Кроме того, для нас было бы очень жалко потерять опыт реализации решений Великого Московского собора 1917–1918 годов, носительницей которого, пусть и отчасти, является Архиепископия. Воссоединение могло бы способствовать тому, чтобы этот опыт, которого мы были лишены в XX веке, «перелить» в нашу церковную действительность, пока довольно далёкую от этих решений. Он был бы очень нужен Русской православной церкви. Предложенное Архиепископии Москвой сохранение автономии в данном случае – очень хорошо. Это позволяет быть уверенными в том, что сохранится не только структура, но и люди, и традиция – плодотворная, творческая, имеющая будущее.
Фанар хотел укрепления греческих епархий, поэтому в 2018 году пошёл на указ о фактическом роспуске Архиепископии. Это было немудрое решение. Но эмоционально понять его можно. Слишком велика между Москвой и Константинополем разница во взглядах на церковь и её устроение, на её внутреннюю жизнь, на народ и иерархию. Принцип выборности иерархии, к слову говоря, очень не любят греческие юрисдикции, а русская традиция к этому как раз очень склонна.

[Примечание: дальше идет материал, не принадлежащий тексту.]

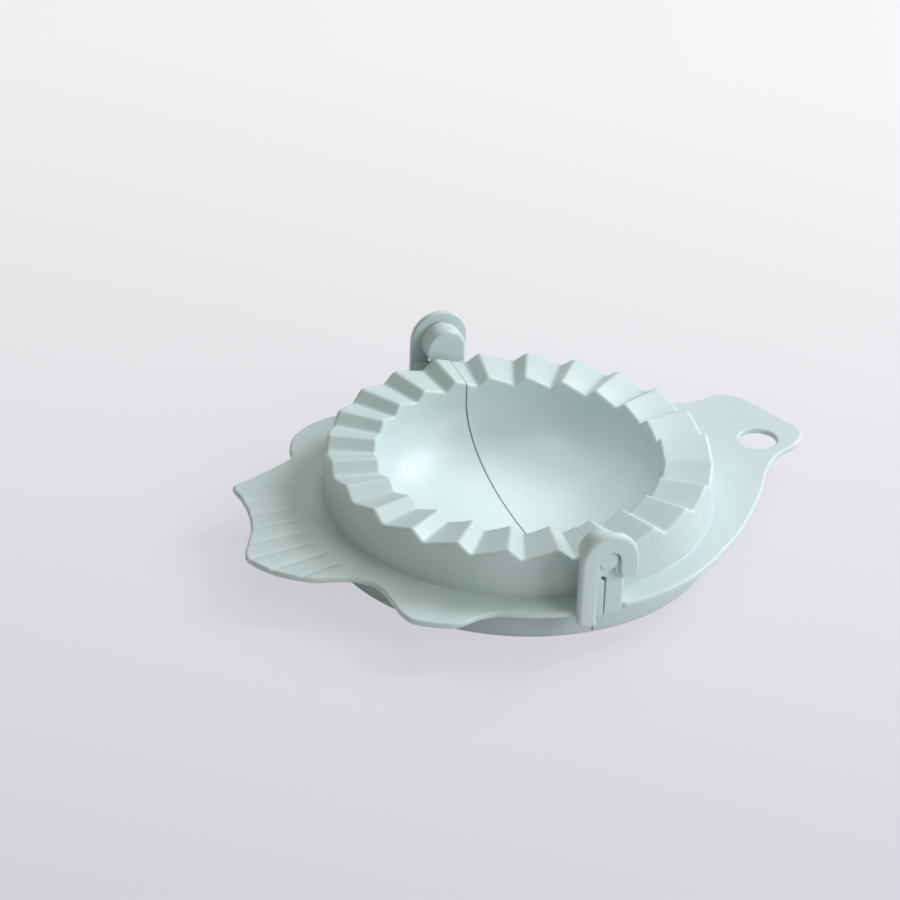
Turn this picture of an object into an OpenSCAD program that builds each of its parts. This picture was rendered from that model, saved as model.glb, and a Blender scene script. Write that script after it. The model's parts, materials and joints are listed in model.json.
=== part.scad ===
// Hinged press that folds a round of dough over its filling and crimps the edge.
// Two mouldings lie flat side by side and snap together on two hinge pins.
// The seam and the hinge line run along Y. The handle points to +X, the tail fan to -X.
// The table is at z = 0. Lengths are in millimetres, angles in degrees.

/* [Drum] */
// Outer radius of the drum at its foot
foot_r = 49.2; // [47:0.1:54]
// Outer radius of the drum at the tips of the teeth
rim_r = 48; // [45:0.1:50]
// Thickness of the drum wall
drum_wall = 1.8; // [1.2:0.1:3]

/* [Bowl] */
// Radius of the mouth of the bowl
lip_r = 35.6; // [30:0.1:39]
// Height of the inside of the bowl floor above the table
floor_z = 2.4; // [2.1:0.1:6]
// Thickness of the bowl shell
bowl_wall = 1.8; // [1.2:0.1:2]
// Fullness of the bowl section, 2 is an ellipse
bowl_fullness = 2.3; // [2:0.1:3]

/* [Crimping rim] */
// Height of the underside of the rim
rim_z = 18.9; // [15:0.1:19.5]
// Number of teeth on each half
teeth = 12; // [8:1:16]
// Height of the tooth tips at the outer edge
peak_out_z = 23.9; // [23:0.1:27]
// Height of the tooth tips at the inner edge
peak_in_z = 23.5; // [23:0.1:26]
// Drop from tip to valley at the outer edge
drop_out = 2.8; // [1:0.1:3.4]
// Drop from tip to valley at the inner edge
drop_in = 2.6; // [1:0.1:3.2]
// Share of each tooth that its steep side takes
steep_share = 0.28; // [0.16:0.02:0.44]

/* [Ledge and plates] */
// Height of the top of the ledge and of the flat plates
ledge_z = 10.8; // [9:0.1:13]
// Thickness of the ledge and of the flat plates
plate_t = 1.6; // [1.2:0.1:2.4]
// Width of the ledge past the foot of the drum
ledge_w = 6.2; // [5:0.1:8]

/* [Handle] */
// Reach of the handle past the ledge
handle_out = 25.6; // [20:0.1:40]
// Radius of the hanging hole
hole_r = 4.8; // [3:0.1:6]
// Distance from the nose of the handle to the middle of the hanging hole
hole_inset = 12.5; // [10:0.1:14]
// Offset of the hanging hole to the back
hole_y = 6; // [4:0.1:9]

/* [Tail] */
// Reach of the tail fan past the ledge
tail_out = 18.6; // [17:0.1:30]
// Reach of the larger fin past the ledge
fin_out = 9.6; // [8:0.1:13]
// Reach of the smaller fin past the ledge
small_fin_out = 5.8; // [4:0.1:8]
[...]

То, что сейчас воссоединение не состоялось, – реалии времени. Многие нынешние члены Архиепископии – люди, потерявшие всякую связь с русской культурой, языком, со своими корнями или никогда и не имевшие её. К тому же история отношений с РПЦ многих научила не доверять ей. Осуждать их нельзя: они слишком много пережили, они прожили трудную жизнь, не только личную, но и церковную. Что единства в Архиепископии нет – было видно давно. Но была надежда, что вопрос сохранения главного центра западноевропейского православия послужит объединению всех его членов, напомнит им о том призвании «вернуть сердца отцов детям», которое требует от них сегодня особой свободы и дерзновения. В этом мудрость позиции архиепископа Иоанна (Реннето), который видит, что возможность сохранить свободу и целостность Архиепископии связана с верностью этому своему призванию и своим корням.